Written request> Print the data exactly, leaving nothing out.

Records for the task>

____________________

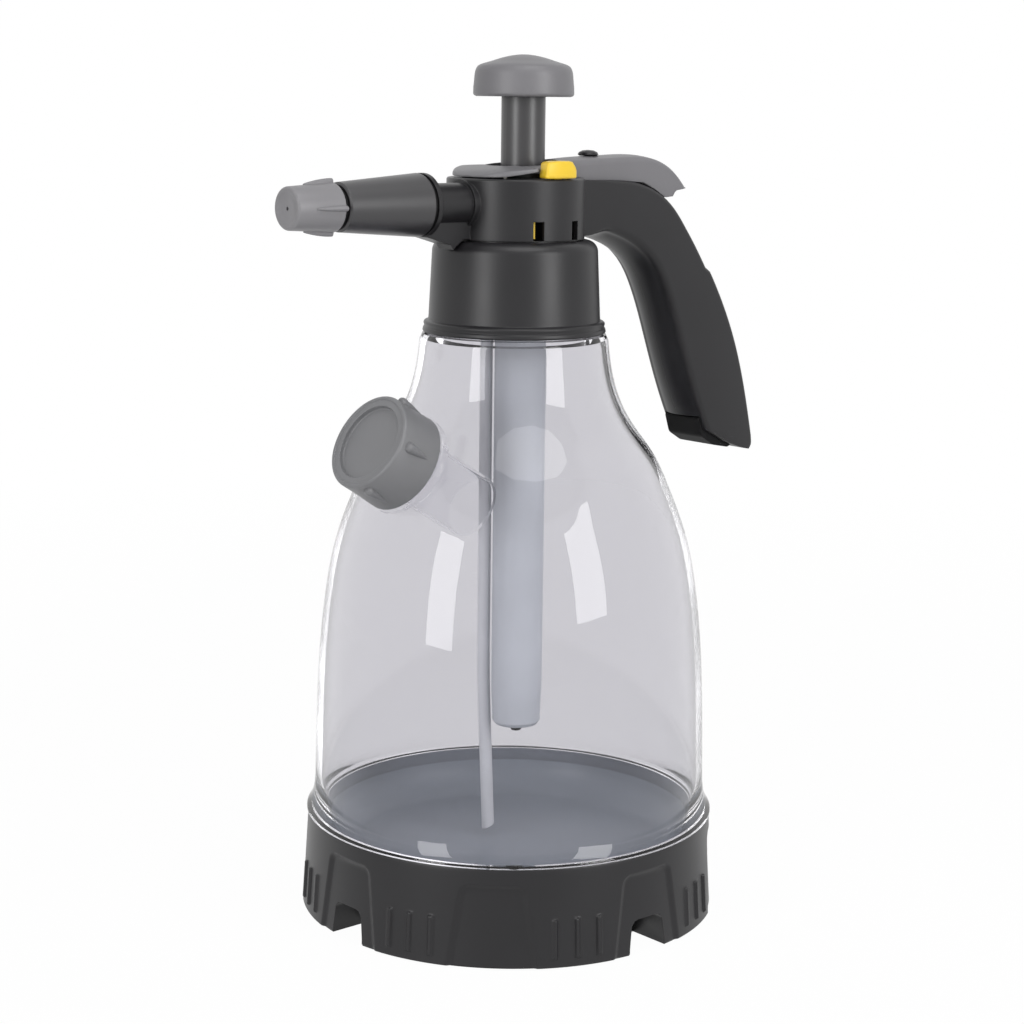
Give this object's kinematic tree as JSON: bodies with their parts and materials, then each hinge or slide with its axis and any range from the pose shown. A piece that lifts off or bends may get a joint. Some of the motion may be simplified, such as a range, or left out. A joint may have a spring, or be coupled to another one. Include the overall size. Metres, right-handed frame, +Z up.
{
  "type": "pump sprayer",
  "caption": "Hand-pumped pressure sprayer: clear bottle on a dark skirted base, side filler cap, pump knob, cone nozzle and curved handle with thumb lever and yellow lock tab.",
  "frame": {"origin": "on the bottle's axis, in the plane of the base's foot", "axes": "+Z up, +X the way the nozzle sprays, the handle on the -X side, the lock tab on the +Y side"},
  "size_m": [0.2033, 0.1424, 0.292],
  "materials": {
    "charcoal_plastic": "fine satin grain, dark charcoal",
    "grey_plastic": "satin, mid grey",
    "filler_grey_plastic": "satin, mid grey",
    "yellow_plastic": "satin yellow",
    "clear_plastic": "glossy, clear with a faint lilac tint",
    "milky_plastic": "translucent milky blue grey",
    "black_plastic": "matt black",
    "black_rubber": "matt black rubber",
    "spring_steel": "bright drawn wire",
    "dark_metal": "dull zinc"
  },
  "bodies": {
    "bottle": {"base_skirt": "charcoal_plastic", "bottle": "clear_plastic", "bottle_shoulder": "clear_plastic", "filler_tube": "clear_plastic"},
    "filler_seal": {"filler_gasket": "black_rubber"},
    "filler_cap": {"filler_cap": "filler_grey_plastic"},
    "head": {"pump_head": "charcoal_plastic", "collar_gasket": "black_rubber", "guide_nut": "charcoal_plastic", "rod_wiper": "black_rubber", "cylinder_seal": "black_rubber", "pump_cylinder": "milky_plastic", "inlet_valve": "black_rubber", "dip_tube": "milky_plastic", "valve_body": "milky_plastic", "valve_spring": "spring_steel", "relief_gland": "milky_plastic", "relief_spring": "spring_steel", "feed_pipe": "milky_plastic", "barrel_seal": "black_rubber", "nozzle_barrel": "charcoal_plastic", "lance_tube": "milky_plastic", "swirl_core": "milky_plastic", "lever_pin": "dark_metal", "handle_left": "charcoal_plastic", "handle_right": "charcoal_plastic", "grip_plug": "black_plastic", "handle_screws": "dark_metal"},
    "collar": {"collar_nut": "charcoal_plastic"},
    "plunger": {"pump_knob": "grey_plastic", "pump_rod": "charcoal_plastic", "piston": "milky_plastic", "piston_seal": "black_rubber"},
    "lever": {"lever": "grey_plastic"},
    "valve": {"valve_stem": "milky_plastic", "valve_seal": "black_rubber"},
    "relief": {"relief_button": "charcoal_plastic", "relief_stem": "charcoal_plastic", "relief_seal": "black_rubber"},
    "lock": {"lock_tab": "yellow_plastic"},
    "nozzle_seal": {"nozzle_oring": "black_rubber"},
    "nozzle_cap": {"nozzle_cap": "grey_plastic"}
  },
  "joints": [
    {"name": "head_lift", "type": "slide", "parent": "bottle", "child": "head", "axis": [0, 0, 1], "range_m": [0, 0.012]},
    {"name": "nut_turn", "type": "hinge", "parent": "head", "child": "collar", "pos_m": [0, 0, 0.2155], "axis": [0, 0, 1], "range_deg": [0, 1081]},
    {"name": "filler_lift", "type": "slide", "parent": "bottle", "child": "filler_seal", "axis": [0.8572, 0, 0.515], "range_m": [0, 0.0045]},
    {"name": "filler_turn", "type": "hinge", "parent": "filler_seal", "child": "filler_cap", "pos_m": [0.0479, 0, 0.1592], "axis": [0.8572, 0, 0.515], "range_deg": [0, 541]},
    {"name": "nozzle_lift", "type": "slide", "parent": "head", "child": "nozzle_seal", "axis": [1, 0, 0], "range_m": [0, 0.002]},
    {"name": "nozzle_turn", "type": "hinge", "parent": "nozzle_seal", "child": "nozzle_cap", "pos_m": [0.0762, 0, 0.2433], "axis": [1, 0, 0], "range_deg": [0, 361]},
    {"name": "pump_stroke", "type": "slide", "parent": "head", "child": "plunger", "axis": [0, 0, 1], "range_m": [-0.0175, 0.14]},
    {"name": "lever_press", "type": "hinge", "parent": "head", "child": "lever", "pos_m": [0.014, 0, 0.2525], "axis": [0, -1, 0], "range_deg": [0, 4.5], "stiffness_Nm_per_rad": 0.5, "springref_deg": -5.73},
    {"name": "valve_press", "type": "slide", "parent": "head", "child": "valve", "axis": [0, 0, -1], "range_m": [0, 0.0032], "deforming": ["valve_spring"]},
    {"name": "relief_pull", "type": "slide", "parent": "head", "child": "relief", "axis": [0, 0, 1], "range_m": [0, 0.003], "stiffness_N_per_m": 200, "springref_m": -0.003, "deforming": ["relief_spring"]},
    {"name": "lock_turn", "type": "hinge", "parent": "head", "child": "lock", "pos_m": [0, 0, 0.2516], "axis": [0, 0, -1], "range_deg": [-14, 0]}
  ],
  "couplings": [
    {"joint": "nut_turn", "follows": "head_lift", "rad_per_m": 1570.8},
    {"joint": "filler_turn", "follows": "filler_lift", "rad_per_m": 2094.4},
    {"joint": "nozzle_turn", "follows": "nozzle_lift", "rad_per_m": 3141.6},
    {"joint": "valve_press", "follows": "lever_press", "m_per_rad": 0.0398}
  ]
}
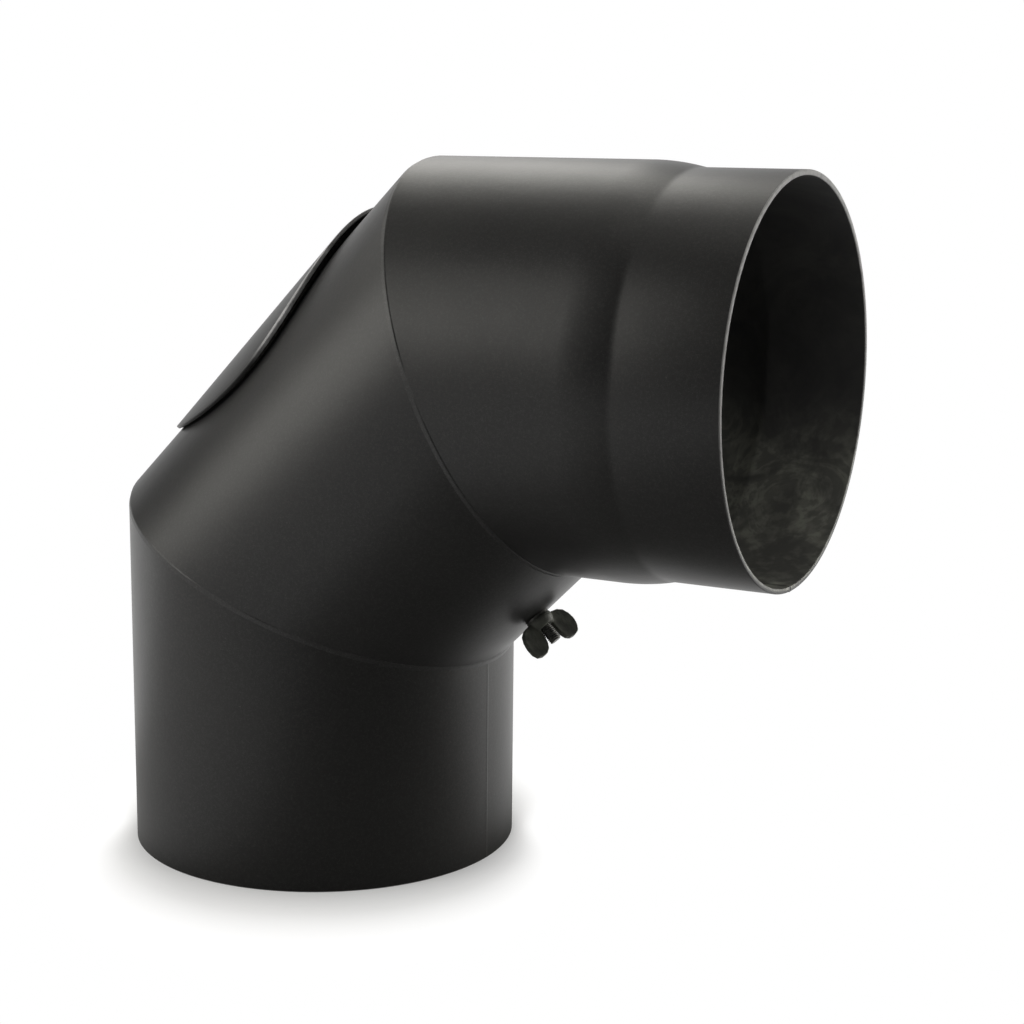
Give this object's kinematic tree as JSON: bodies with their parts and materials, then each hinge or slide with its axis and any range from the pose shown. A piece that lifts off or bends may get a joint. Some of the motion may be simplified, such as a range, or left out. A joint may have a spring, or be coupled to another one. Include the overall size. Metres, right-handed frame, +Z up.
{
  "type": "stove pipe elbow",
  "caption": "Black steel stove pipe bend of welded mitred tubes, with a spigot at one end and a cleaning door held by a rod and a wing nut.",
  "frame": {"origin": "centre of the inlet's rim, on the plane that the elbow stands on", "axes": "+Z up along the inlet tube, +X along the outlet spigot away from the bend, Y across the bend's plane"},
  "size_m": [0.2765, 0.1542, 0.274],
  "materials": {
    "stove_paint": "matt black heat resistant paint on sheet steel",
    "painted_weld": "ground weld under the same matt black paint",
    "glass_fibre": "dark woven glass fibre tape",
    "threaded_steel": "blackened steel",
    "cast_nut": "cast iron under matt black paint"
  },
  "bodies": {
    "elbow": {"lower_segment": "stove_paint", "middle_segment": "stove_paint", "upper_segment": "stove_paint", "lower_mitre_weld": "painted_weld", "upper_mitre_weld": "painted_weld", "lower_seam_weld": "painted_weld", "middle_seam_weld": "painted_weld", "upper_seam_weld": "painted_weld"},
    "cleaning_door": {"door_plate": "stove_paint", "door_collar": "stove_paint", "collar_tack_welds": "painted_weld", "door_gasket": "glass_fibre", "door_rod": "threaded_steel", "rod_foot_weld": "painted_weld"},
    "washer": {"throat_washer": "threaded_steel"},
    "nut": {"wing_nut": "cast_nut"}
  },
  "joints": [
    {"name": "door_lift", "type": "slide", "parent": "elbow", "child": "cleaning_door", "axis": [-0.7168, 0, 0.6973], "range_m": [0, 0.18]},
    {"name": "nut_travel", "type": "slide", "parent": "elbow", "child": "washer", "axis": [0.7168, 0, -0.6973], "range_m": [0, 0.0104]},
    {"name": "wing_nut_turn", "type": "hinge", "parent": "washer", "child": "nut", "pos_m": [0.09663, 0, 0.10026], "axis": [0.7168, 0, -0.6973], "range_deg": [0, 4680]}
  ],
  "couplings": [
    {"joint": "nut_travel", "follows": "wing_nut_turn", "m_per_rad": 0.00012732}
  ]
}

____________________

Solution to this exercise>
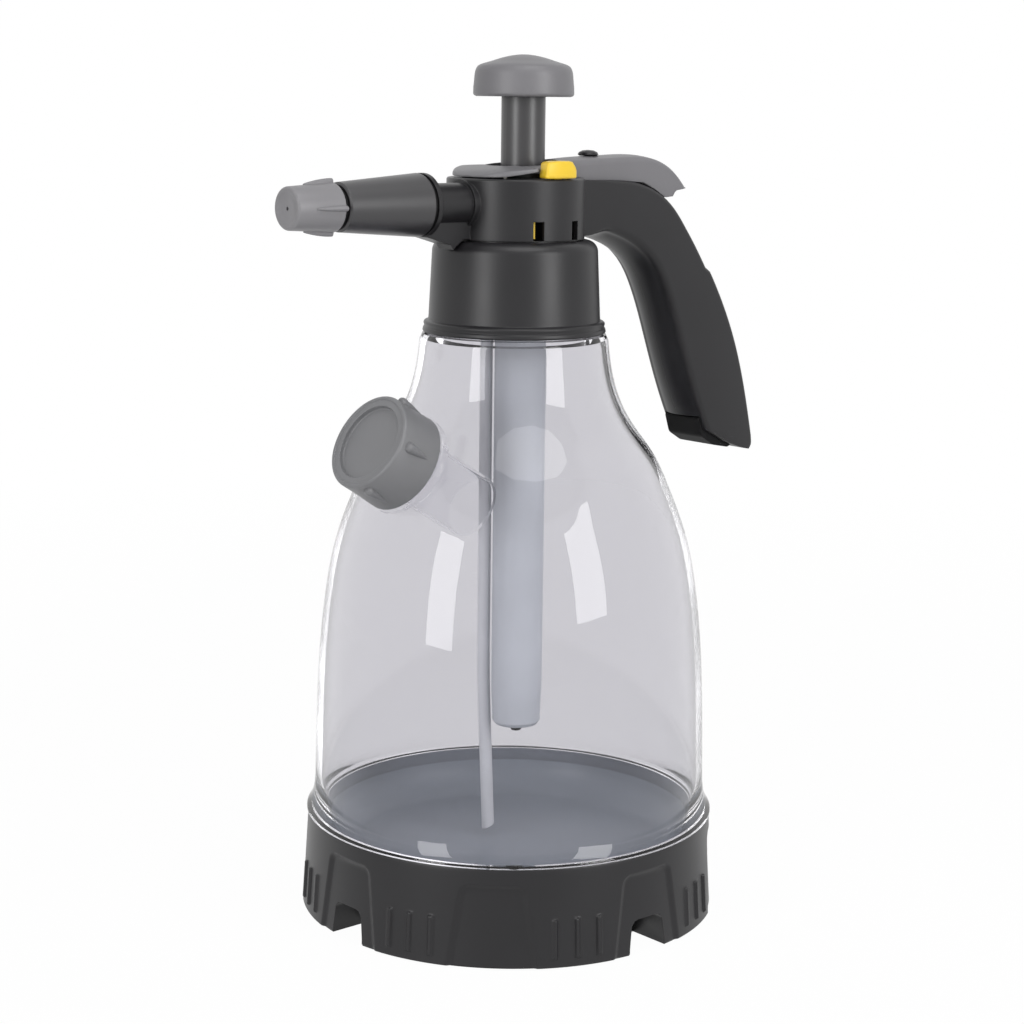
Give this object's kinematic tree as JSON: bodies with their parts and materials, then each hinge or slide with its axis and any range from the pose shown. A piece that lifts off or bends may get a joint. Some of the motion may be simplified, such as a range, or left out. A joint may have a spring, or be coupled to another one. Include the overall size. Metres, right-handed frame, +Z up.
{
  "type": "pump sprayer",
  "caption": "Hand-pumped pressure sprayer: clear bottle on a dark skirted base, side filler cap, pump knob, cone nozzle and curved handle with thumb lever and yellow lock tab.",
  "frame": {"origin": "on the bottle's axis, in the plane of the base's foot", "axes": "+Z up, +X the way the nozzle sprays, the handle on the -X side, the lock tab on the +Y side"},
  "size_m": [0.2033, 0.1424, 0.292],
  "materials": {
    "charcoal_plastic": "fine satin grain, dark charcoal",
    "grey_plastic": "satin, mid grey",
    "filler_grey_plastic": "satin, mid grey",
    "yellow_plastic": "satin yellow",
    "clear_plastic": "glossy, clear with a faint lilac tint",
    "milky_plastic": "translucent milky blue grey",
    "black_plastic": "matt black",
    "black_rubber": "matt black rubber",
    "spring_steel": "bright drawn wire",
    "dark_metal": "dull zinc"
  },
  "bodies": {
    "bottle": {"base_skirt": "charcoal_plastic", "bottle": "clear_plastic", "bottle_shoulder": "clear_plastic", "filler_tube": "clear_plastic"},
    "filler_seal": {"filler_gasket": "black_rubber"},
    "filler_cap": {"filler_cap": "filler_grey_plastic"},
    "head": {"pump_head": "charcoal_plastic", "collar_gasket": "black_rubber", "guide_nut": "charcoal_plastic", "rod_wiper": "black_rubber", "cylinder_seal": "black_rubber", "pump_cylinder": "milky_plastic", "inlet_valve": "black_rubber", "dip_tube": "milky_plastic", "valve_body": "milky_plastic", "valve_spring": "spring_steel", "relief_gland": "milky_plastic", "relief_spring": "spring_steel", "feed_pipe": "milky_plastic", "barrel_seal": "black_rubber", "nozzle_barrel": "charcoal_plastic", "lance_tube": "milky_plastic", "swirl_core": "milky_plastic", "lever_pin": "dark_metal", "handle_left": "charcoal_plastic", "handle_right": "charcoal_plastic", "grip_plug": "black_plastic", "handle_screws": "dark_metal"},
    "collar": {"collar_nut": "charcoal_plastic"},
    "plunger": {"pump_knob": "grey_plastic", "pump_rod": "charcoal_plastic", "piston": "milky_plastic", "piston_seal": "black_rubber"},
    "lever": {"lever": "grey_plastic"},
    "valve": {"valve_stem": "milky_plastic", "valve_seal": "black_rubber"},
    "relief": {"relief_button": "charcoal_plastic", "relief_stem": "charcoal_plastic", "relief_seal": "black_rubber"},
    "lock": {"lock_tab": "yellow_plastic"},
    "nozzle_seal": {"nozzle_oring": "black_rubber"},
    "nozzle_cap": {"nozzle_cap": "grey_plastic"}
  },
  "joints": [
    {"name": "head_lift", "type": "slide", "parent": "bottle", "child": "head", "axis": [0, 0, 1], "range_m": [0, 0.012]},
    {"name": "nut_turn", "type": "hinge", "parent": "head", "child": "collar", "pos_m": [0, 0, 0.2155], "axis": [0, 0, 1], "range_deg": [0, 1081]},
    {"name": "filler_lift", "type": "slide", "parent": "bottle", "child": "filler_seal", "axis": [0.8572, 0, 0.515], "range_m": [0, 0.0045]},
    {"name": "filler_turn", "type": "hinge", "parent": "filler_seal", "child": "filler_cap", "pos_m": [0.0479, 0, 0.1592], "axis": [0.8572, 0, 0.515], "range_deg": [0, 541]},
    {"name": "nozzle_lift", "type": "slide", "parent": "head", "child": "nozzle_seal", "axis": [1, 0, 0], "range_m": [0, 0.002]},
    {"name": "nozzle_turn", "type": "hinge", "parent": "nozzle_seal", "child": "nozzle_cap", "pos_m": [0.0762, 0, 0.2433], "axis": [1, 0, 0], "range_deg": [0, 361]},
    {"name": "pump_stroke", "type": "slide", "parent": "head", "child": "plunger", "axis": [0, 0, 1], "range_m": [-0.0175, 0.14]},
    {"name": "lever_press", "type": "hinge", "parent": "head", "child": "lever", "pos_m": [0.014, 0, 0.2525], "axis": [0, -1, 0], "range_deg": [0, 4.5], "stiffness_Nm_per_rad": 0.5, "springref_deg": -5.73},
    {"name": "valve_press", "type": "slide", "parent": "head", "child": "valve", "axis": [0, 0, -1], "range_m": [0, 0.0032], "deforming": ["valve_spring"]},
    {"name": "relief_pull", "type": "slide", "parent": "head", "child": "relief", "axis": [0, 0, 1], "range_m": [0, 0.003], "stiffness_N_per_m": 200, "springref_m": -0.003, "deforming": ["relief_spring"]},
    {"name": "lock_turn", "type": "hinge", "parent": "head", "child": "lock", "pos_m": [0, 0, 0.2516], "axis": [0, 0, -1], "range_deg": [-14, 0]}
  ],
  "couplings": [
    {"joint": "nut_turn", "follows": "head_lift", "rad_per_m": 1570.8},
    {"joint": "filler_turn", "follows": "filler_lift", "rad_per_m": 2094.4},
    {"joint": "nozzle_turn", "follows": "nozzle_lift", "rad_per_m": 3141.6},
    {"joint": "valve_press", "follows": "lever_press", "m_per_rad": 0.0398}
  ]
}
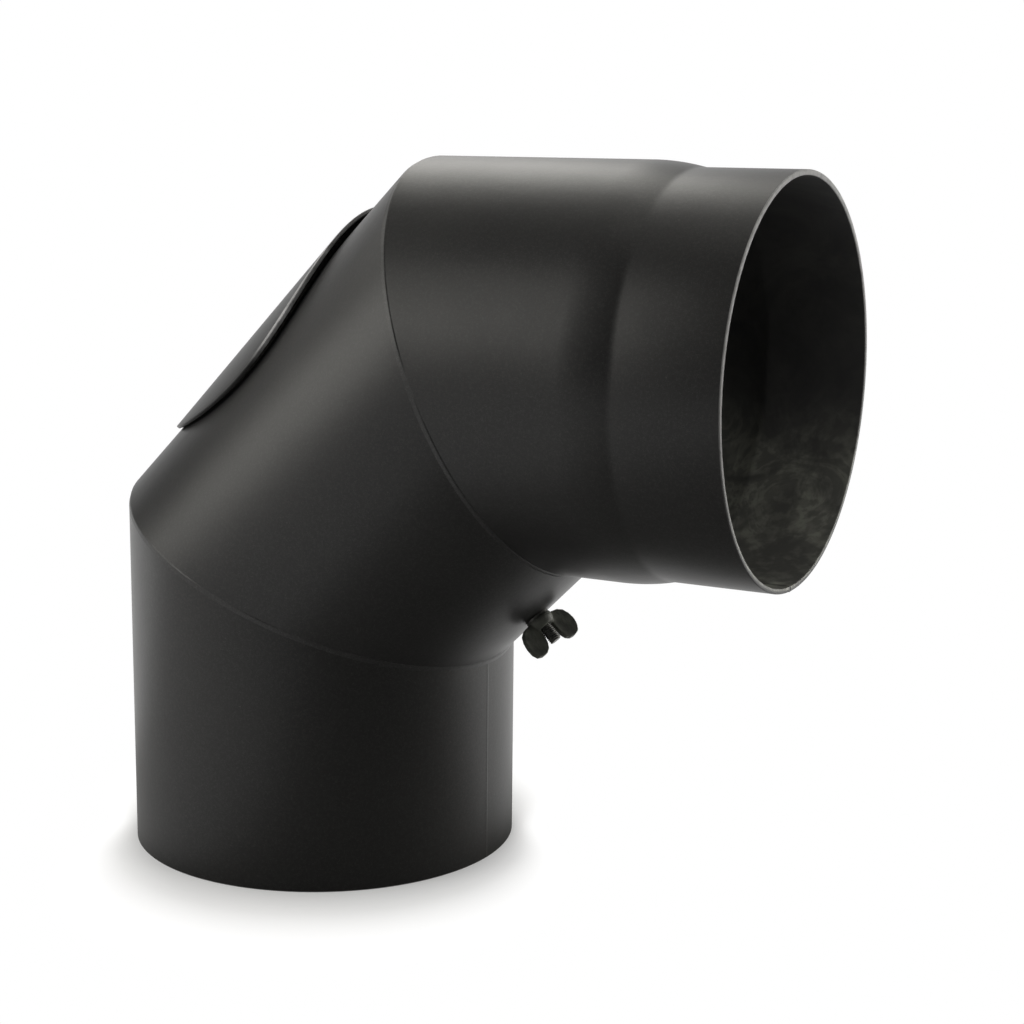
Give this object's kinematic tree as JSON: bodies with their parts and materials, then each hinge or slide with its axis and any range from the pose shown. A piece that lifts off or bends may get a joint. Some of the motion may be simplified, such as a range, or left out. A joint may have a spring, or be coupled to another one. Include the overall size. Metres, right-handed frame, +Z up.
{
  "type": "stove pipe elbow",
  "caption": "Black steel stove pipe bend of welded mitred tubes, with a spigot at one end and a cleaning door held by a rod and a wing nut.",
  "frame": {"origin": "centre of the inlet's rim, on the plane that the elbow stands on", "axes": "+Z up along the inlet tube, +X along the outlet spigot away from the bend, Y across the bend's plane"},
  "size_m": [0.2765, 0.1542, 0.274],
  "materials": {
    "stove_paint": "matt black heat resistant paint on sheet steel",
    "painted_weld": "ground weld under the same matt black paint",
    "glass_fibre": "dark woven glass fibre tape",
    "threaded_steel": "blackened steel",
    "cast_nut": "cast iron under matt black paint"
  },
  "bodies": {
    "elbow": {"lower_segment": "stove_paint", "middle_segment": "stove_paint", "upper_segment": "stove_paint", "lower_mitre_weld": "painted_weld", "upper_mitre_weld": "painted_weld", "lower_seam_weld": "painted_weld", "middle_seam_weld": "painted_weld", "upper_seam_weld": "painted_weld"},
    "cleaning_door": {"door_plate": "stove_paint", "door_collar": "stove_paint", "collar_tack_welds": "painted_weld", "door_gasket": "glass_fibre", "door_rod": "threaded_steel", "rod_foot_weld": "painted_weld"},
    "washer": {"throat_washer": "threaded_steel"},
    "nut": {"wing_nut": "cast_nut"}
  },
  "joints": [
    {"name": "door_lift", "type": "slide", "parent": "elbow", "child": "cleaning_door", "axis": [-0.7168, 0, 0.6973], "range_m": [0, 0.18]},
    {"name": "nut_travel", "type": "slide", "parent": "elbow", "child": "washer", "axis": [0.7168, 0, -0.6973], "range_m": [0, 0.0104]},
    {"name": "wing_nut_turn", "type": "hinge", "parent": "washer", "child": "nut", "pos_m": [0.09663, 0, 0.10026], "axis": [0.7168, 0, -0.6973], "range_deg": [0, 4680]}
  ],
  "couplings": [
    {"joint": "nut_travel", "follows": "wing_nut_turn", "m_per_rad": 0.00012732}
  ]
}